*WHAT NEEDS TO BE DONE*. Report the number of lines in these entries that contain "this". Write only the number.

#### GIVEN DATA

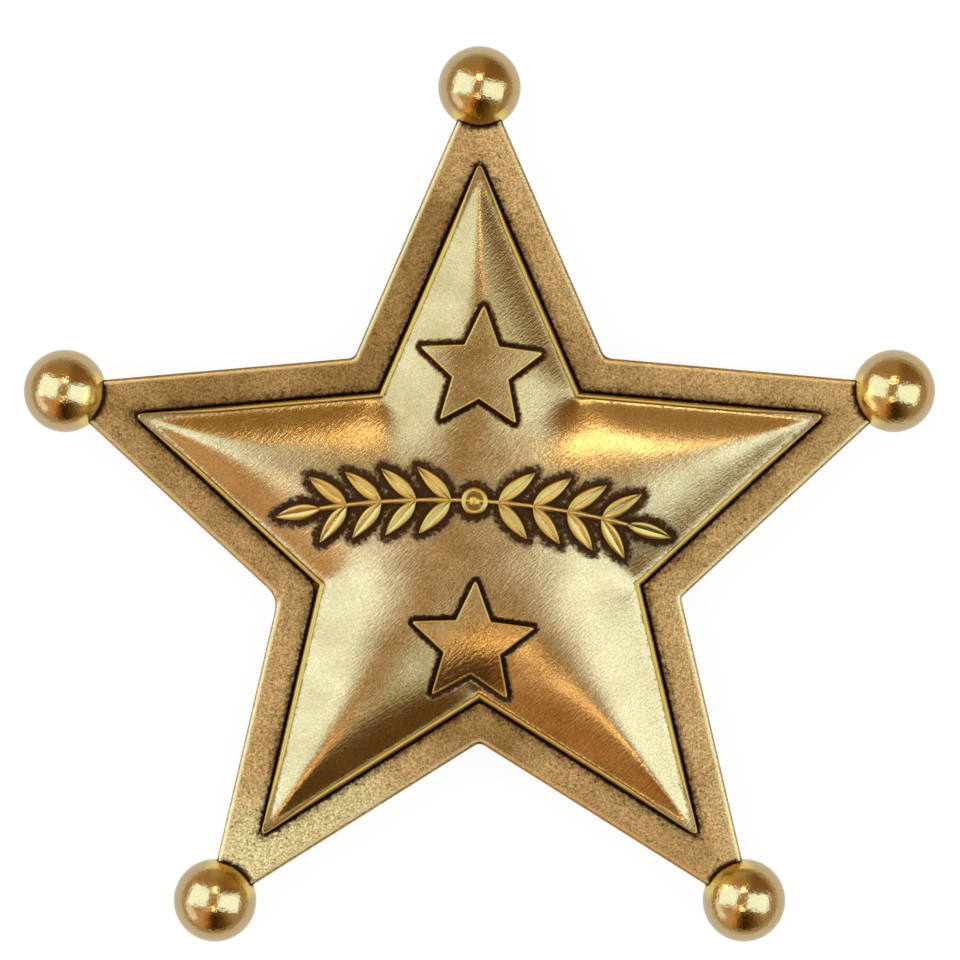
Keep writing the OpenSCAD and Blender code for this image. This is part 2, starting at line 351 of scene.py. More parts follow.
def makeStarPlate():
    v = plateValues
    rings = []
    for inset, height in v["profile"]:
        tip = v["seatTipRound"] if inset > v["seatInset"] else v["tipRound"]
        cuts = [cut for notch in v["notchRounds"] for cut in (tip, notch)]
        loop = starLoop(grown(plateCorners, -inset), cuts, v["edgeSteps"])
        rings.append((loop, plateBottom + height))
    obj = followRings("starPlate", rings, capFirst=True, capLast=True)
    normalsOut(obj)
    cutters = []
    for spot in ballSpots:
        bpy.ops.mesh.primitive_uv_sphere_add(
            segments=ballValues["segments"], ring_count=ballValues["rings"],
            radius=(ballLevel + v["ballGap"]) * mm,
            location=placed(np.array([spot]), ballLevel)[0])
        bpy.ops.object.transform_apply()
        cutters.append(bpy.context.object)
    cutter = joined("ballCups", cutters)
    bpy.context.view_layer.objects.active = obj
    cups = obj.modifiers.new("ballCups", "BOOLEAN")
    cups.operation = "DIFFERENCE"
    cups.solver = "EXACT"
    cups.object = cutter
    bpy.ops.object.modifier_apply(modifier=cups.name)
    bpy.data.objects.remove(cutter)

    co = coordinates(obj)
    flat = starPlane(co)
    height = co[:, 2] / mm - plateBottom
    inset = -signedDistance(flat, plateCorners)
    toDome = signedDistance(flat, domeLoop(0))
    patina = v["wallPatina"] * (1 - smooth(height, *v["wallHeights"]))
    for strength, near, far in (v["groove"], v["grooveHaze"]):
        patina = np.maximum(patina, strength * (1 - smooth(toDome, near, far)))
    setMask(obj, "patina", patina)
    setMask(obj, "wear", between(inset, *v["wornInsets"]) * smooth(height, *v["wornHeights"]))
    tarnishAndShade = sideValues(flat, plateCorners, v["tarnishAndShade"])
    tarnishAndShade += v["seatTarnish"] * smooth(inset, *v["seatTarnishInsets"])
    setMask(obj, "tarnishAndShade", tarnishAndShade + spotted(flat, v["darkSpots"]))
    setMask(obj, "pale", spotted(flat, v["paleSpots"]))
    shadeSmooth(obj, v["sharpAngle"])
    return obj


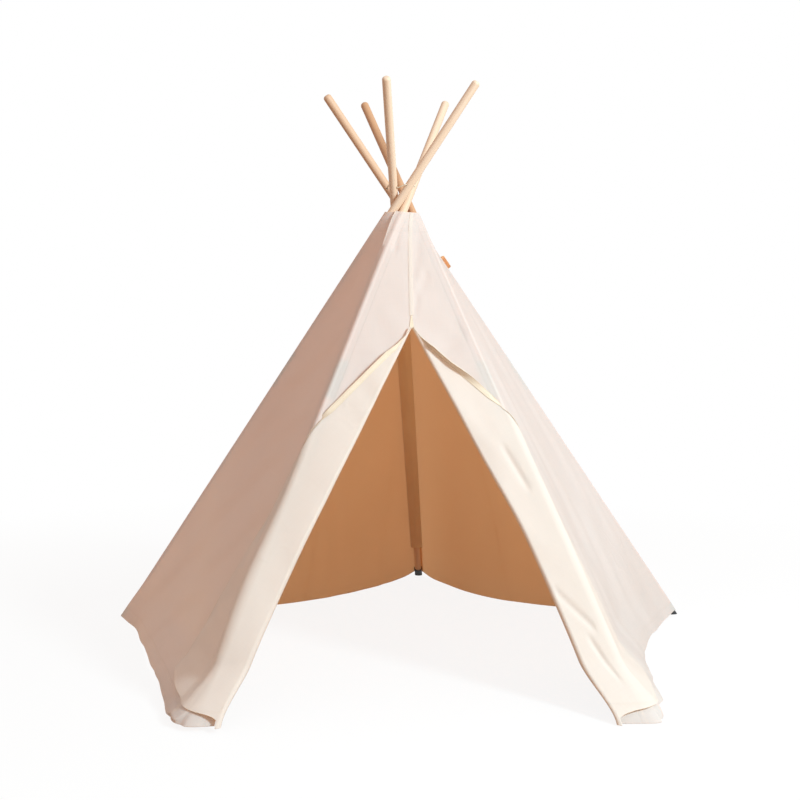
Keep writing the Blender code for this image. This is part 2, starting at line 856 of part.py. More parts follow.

########

*REPLY*. 2